What can actuaries do to battle against ethical issues? Here are some thoughts shared by Stuart:
- Be aware of your conflicts and those of the others;
- Consider different ethical perspectives – are you comfortable for your decision to be revealed to the public?
- Consider different stakeholders;
- Watch your language – ‘whatever it takes’ could be interpreted differently;
- Discuss and consult with the others; and
- Speak up!
Overall, these plenaries provided some great insights to the conference participants with actionable takeaways, either giving them an idea to think through (like how they could steer their career pathway into a broader field), or enabling them to reflect how they could further develop their thinking and expand their current roles and responsibilities.
Prior to the networking session, a number of the Institute’s Practice Committee members joined the crowd and introduced themselves to the audience, which gave the audience a good idea of the relevant working groups within the industry and what they do.
Here is a description of how the webinar session went in Melbourne:
The turnout for Melbourne’s webinar session (wonderfully hosted by AIA) was delightful with a participation of more than 15 people across a diverse practice areas.
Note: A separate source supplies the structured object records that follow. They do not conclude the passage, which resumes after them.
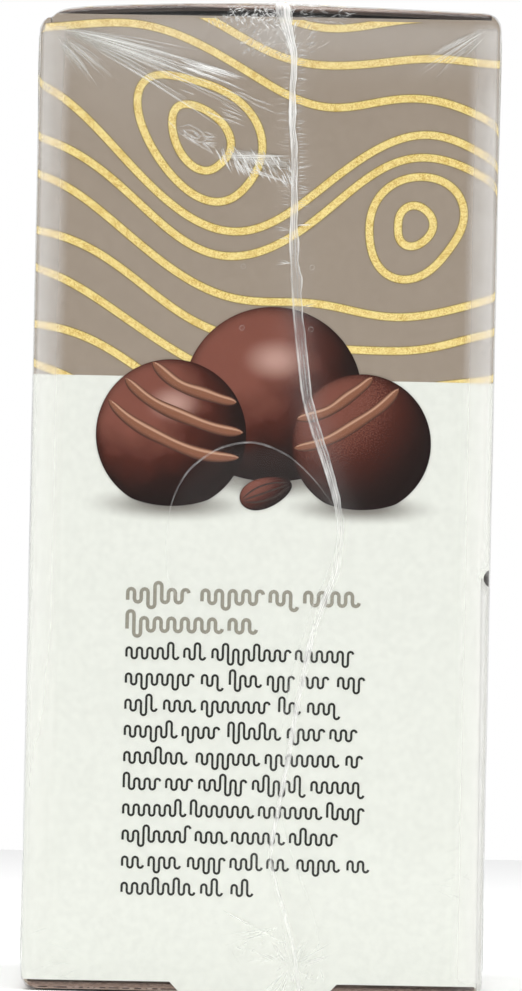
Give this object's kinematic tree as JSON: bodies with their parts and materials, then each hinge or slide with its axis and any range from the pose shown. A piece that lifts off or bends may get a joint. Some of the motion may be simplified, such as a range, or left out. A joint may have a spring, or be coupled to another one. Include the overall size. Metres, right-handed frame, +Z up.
{
  "type": "shrink-wrapped chocolate truffle carton",
  "caption": "Shut upright folding carton with a bowed tuck top and a locking tab at its foot, in a clear shrink film with a winding trim seam.",
  "frame": {"origin": "centre of the flat face that the pack stands on", "axes": "+Z up, along the pack's height; +X across the narrow panels, from the closures' tucked side to their hinged side; the narrow panel that carries the film's trim seam faces -Y"},
  "size_m": [0.058, 0.113, 0.1245],
  "materials": {
    "printed_board": "coated paperboard with a satin print",
    "clear_film": "clear glossy shrink film"
  },
  "bodies": {
    "root": {"carton": "printed_board", "film": "clear_film"}
  },
  "joints": []
}
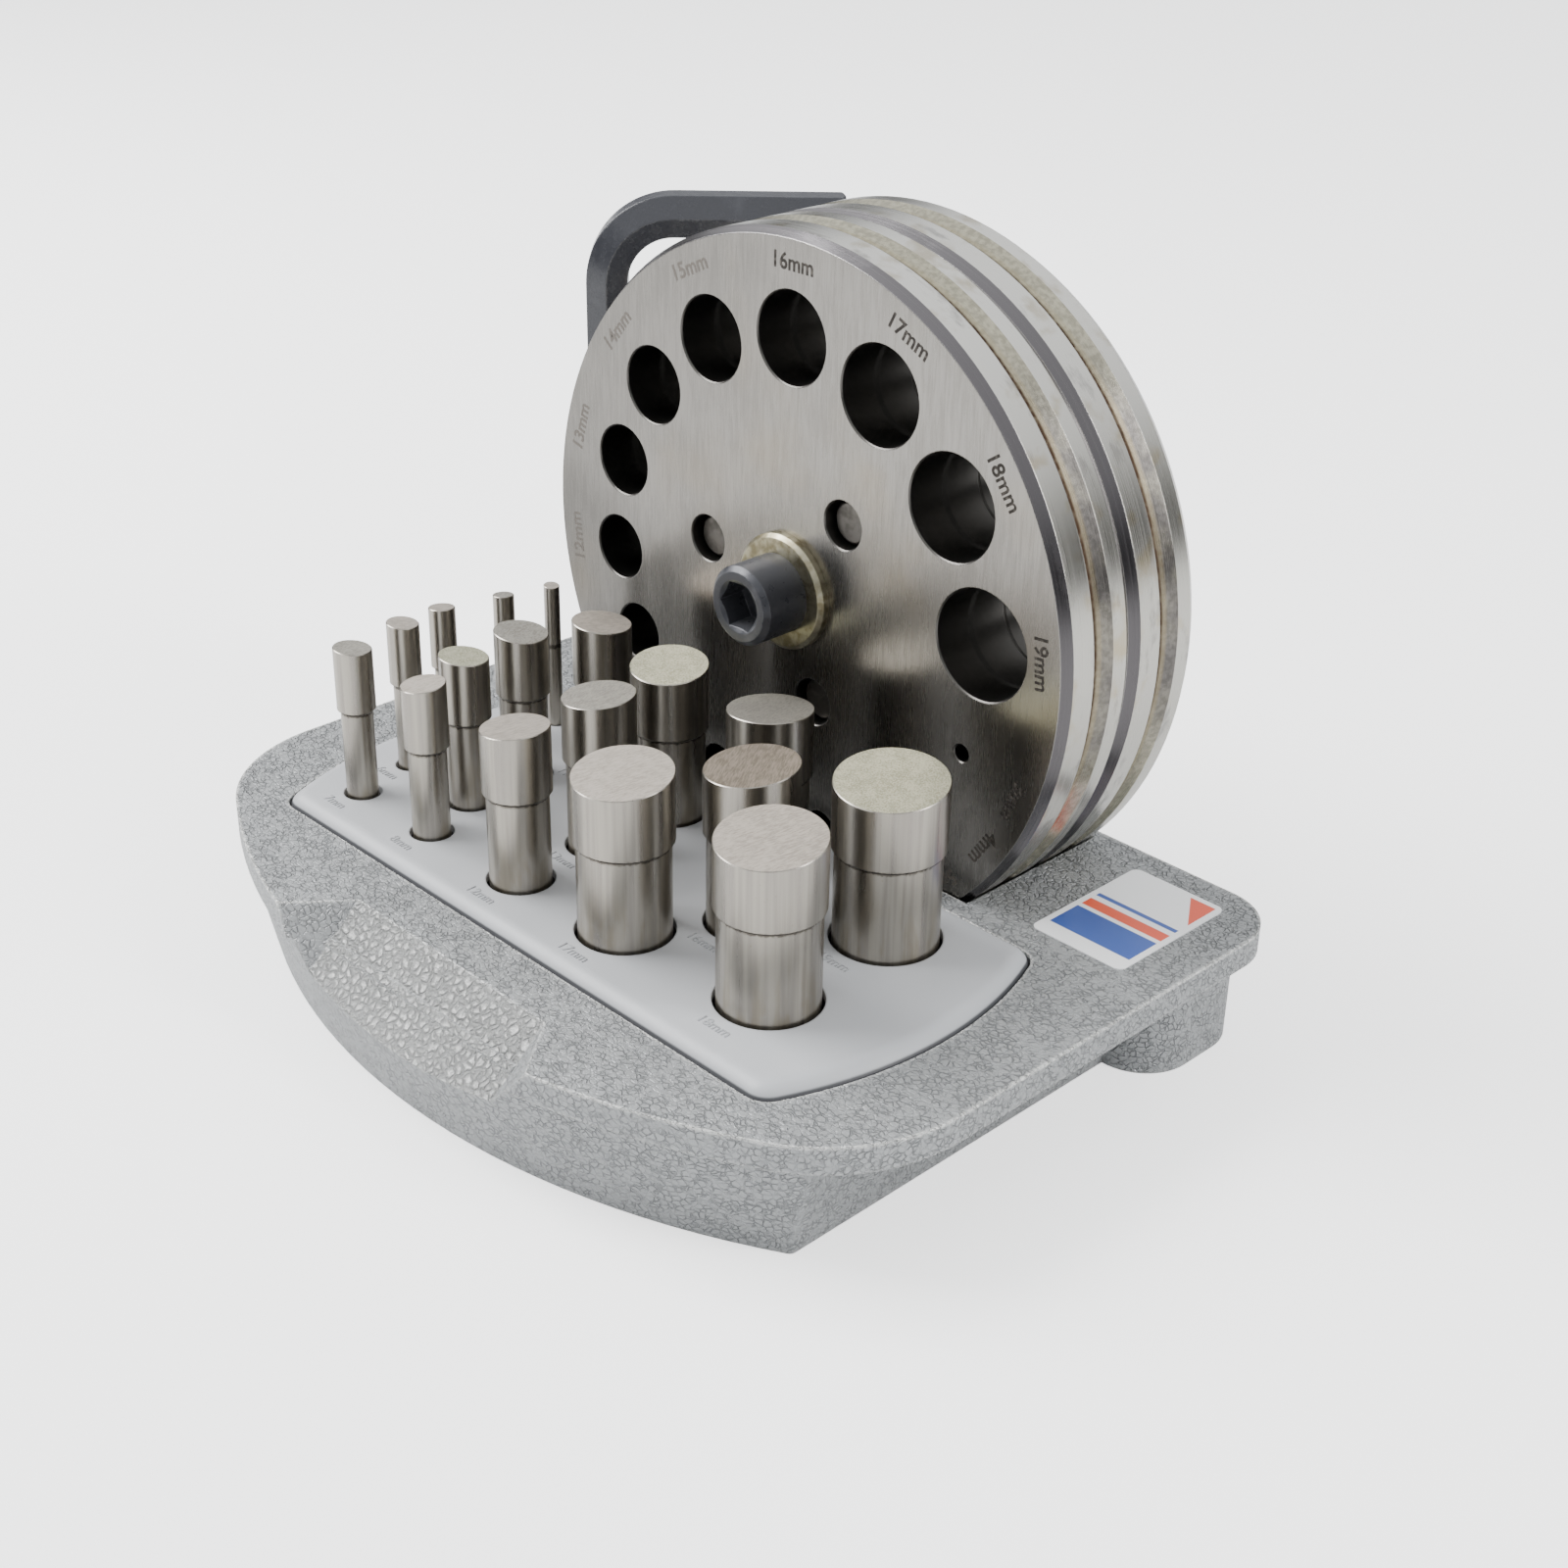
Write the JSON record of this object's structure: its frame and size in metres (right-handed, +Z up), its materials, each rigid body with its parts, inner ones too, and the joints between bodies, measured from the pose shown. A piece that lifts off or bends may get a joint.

This included students and a Professor from the University, retirement, wealth management, general insurance and life. The diversity of topics presented in the conference was greatly appreciated by participants. The first plenary in relation to the future of work provided valuable insights into industry trends whilst the session on climate change opened audience to a less known practice area of actuarial work. Last but not least, an interactive session on the Royal Commission allowed each participant to reflect upon the work ethics and behaviour which each actuary should uphold as part of their profession. It was exciting to see young actuaries being encouraged to join the various working groups with opportunities to give back to the profession!